* Begin *

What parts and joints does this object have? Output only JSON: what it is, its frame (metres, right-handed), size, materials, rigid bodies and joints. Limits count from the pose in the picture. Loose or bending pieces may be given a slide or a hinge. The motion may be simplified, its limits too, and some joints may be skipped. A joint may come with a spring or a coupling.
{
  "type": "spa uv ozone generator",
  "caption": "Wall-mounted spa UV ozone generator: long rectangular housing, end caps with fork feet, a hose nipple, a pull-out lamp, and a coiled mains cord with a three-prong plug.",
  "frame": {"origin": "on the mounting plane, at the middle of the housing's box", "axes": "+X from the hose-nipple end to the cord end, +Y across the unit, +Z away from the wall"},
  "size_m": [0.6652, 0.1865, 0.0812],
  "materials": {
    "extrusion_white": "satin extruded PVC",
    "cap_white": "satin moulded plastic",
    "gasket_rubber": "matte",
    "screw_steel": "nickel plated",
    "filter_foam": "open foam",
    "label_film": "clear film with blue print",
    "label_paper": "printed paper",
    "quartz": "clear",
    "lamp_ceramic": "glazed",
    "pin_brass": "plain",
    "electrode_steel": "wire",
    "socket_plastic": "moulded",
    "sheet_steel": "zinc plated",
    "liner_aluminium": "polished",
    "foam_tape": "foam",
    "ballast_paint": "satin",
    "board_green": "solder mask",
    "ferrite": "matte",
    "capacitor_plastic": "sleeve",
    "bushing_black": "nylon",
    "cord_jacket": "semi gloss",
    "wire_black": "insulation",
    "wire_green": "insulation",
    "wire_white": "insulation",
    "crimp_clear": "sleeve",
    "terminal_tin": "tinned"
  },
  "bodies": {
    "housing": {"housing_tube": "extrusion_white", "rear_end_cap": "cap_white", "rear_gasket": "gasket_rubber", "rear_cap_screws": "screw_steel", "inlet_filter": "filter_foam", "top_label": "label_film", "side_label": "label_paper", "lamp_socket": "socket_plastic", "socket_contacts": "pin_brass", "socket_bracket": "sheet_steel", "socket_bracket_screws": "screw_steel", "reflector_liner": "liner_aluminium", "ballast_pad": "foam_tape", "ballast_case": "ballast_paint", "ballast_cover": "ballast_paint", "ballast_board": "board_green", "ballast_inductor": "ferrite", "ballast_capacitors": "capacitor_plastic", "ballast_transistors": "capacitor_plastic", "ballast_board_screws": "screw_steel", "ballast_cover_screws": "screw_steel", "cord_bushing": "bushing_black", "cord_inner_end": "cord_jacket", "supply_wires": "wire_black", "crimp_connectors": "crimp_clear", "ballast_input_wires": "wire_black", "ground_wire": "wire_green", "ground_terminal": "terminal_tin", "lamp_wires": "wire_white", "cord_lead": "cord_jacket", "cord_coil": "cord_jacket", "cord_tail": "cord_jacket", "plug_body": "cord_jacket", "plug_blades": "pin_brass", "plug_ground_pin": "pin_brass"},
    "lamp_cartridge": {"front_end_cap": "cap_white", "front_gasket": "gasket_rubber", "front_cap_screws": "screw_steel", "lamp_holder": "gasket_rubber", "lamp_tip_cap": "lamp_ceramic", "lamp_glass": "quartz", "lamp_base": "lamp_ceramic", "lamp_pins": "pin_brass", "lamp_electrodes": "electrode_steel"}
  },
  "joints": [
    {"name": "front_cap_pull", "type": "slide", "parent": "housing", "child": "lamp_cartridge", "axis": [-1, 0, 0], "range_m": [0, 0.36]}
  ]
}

* End *
* Begin *

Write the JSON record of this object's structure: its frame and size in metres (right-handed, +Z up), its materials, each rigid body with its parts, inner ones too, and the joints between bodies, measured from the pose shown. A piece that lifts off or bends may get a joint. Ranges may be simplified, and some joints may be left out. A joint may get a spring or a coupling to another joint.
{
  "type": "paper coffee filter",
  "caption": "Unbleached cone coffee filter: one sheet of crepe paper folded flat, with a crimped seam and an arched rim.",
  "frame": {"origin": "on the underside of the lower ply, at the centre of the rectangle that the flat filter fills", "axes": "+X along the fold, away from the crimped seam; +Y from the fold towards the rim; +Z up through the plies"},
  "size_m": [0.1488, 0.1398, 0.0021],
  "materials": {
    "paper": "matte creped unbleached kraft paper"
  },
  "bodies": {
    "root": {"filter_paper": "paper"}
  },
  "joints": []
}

* End *
* Begin *

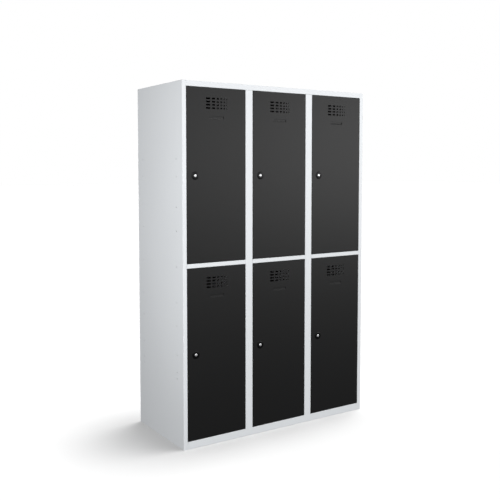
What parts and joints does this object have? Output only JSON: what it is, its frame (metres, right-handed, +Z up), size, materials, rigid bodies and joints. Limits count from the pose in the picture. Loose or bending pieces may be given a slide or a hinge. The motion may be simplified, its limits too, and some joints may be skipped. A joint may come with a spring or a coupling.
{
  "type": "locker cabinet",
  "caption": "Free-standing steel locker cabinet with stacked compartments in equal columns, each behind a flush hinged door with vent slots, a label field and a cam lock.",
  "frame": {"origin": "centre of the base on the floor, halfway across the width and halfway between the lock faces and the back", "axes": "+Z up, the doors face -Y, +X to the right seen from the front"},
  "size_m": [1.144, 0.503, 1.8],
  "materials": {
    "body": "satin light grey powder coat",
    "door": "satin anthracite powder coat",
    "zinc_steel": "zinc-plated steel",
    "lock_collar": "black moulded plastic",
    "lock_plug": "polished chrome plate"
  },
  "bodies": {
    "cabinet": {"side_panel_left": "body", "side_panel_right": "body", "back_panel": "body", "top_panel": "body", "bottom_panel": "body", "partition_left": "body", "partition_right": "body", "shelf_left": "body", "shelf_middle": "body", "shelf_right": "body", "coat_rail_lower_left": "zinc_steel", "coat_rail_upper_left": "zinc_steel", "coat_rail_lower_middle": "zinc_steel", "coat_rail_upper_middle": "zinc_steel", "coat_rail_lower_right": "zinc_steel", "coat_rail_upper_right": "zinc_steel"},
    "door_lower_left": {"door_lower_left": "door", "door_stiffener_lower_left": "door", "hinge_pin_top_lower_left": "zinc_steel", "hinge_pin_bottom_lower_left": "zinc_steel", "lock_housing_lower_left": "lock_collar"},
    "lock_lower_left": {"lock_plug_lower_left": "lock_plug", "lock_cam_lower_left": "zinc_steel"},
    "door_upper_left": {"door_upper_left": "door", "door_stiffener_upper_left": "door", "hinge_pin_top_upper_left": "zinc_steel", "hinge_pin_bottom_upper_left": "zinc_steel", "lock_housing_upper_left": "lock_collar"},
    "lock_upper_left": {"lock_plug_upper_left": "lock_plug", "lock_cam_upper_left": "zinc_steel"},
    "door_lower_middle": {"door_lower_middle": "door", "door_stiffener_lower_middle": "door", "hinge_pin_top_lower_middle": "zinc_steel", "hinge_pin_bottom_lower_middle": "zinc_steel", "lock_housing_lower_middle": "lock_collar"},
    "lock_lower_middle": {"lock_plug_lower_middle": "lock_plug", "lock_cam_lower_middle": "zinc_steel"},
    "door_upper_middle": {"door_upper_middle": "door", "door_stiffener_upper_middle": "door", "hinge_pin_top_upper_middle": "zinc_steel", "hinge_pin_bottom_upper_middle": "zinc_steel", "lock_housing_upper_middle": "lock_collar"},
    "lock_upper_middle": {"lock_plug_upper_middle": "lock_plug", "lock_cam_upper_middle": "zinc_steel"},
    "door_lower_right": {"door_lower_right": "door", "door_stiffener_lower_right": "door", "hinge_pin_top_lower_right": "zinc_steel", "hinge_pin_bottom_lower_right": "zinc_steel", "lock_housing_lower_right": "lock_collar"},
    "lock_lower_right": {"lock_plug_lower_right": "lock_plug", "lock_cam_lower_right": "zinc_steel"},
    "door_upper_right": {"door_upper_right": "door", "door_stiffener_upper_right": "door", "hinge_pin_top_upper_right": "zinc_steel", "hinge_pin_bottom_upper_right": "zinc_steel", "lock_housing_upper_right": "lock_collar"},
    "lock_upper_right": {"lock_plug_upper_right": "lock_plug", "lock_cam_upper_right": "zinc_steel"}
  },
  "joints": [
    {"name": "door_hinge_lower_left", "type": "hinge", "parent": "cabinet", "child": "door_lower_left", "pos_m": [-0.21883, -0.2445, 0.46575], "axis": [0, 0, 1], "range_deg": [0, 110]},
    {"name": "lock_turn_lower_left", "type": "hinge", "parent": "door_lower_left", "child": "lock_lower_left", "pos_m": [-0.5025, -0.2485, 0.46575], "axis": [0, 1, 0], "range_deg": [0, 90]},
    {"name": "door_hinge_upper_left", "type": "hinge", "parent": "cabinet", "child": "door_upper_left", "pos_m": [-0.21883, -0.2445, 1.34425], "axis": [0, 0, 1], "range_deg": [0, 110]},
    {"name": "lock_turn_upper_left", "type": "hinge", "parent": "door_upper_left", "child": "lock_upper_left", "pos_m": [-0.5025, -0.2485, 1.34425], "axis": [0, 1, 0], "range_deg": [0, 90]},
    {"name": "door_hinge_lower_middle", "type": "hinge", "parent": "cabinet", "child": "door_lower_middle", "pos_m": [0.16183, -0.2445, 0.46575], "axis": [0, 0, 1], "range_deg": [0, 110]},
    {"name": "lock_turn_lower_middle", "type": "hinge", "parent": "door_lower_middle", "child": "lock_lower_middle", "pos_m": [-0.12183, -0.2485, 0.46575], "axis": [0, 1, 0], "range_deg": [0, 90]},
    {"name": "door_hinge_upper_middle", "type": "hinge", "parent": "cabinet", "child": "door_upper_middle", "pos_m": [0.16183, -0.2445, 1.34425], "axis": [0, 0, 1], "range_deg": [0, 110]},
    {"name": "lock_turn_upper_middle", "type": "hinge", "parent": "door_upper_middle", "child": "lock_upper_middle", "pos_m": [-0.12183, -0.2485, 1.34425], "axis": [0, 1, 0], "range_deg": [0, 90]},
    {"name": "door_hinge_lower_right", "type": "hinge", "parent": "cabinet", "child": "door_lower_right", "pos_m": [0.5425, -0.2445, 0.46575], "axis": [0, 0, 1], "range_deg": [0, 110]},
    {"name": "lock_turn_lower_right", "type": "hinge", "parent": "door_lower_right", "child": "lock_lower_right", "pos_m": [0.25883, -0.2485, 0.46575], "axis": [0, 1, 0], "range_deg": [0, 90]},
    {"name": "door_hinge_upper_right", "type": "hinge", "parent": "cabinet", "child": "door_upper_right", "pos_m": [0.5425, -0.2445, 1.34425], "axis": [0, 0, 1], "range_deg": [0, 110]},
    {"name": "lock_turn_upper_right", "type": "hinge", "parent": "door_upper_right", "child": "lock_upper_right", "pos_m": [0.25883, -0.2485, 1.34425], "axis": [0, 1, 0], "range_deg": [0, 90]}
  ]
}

* End *

▶ [TASK TO COMPLETE] Look through the entries above and list every line containing "rigid".

▶ [REPLY]
What parts and joints does this object have? Output only JSON: what it is, its frame (metres, right-handed), size, materials, rigid bodies and joints. Limits count from the pose in the picture. Loose or bending pieces may be given a slide or a hinge. The motion may be simplified, its limits too, and some joints may be skipped. A joint may come with a spring or a coupling.
Write the JSON record of this object's structure: its frame and size in metres (right-handed, +Z up), its materials, each rigid body with its parts, inner ones too, and the joints between bodies, measured from the pose shown. A piece that lifts off or bends may get a joint. Ranges may be simplified, and some joints may be left out. A joint may get a spring or a coupling to another joint.
What parts and joints does this object have? Output only JSON: what it is, its frame (metres, right-handed, +Z up), size, materials, rigid bodies and joints. Limits count from the pose in the picture. Loose or bending pieces may be given a slide or a hinge. The motion may be simplified, its limits too, and some joints may be skipped. A joint may come with a spring or a coupling.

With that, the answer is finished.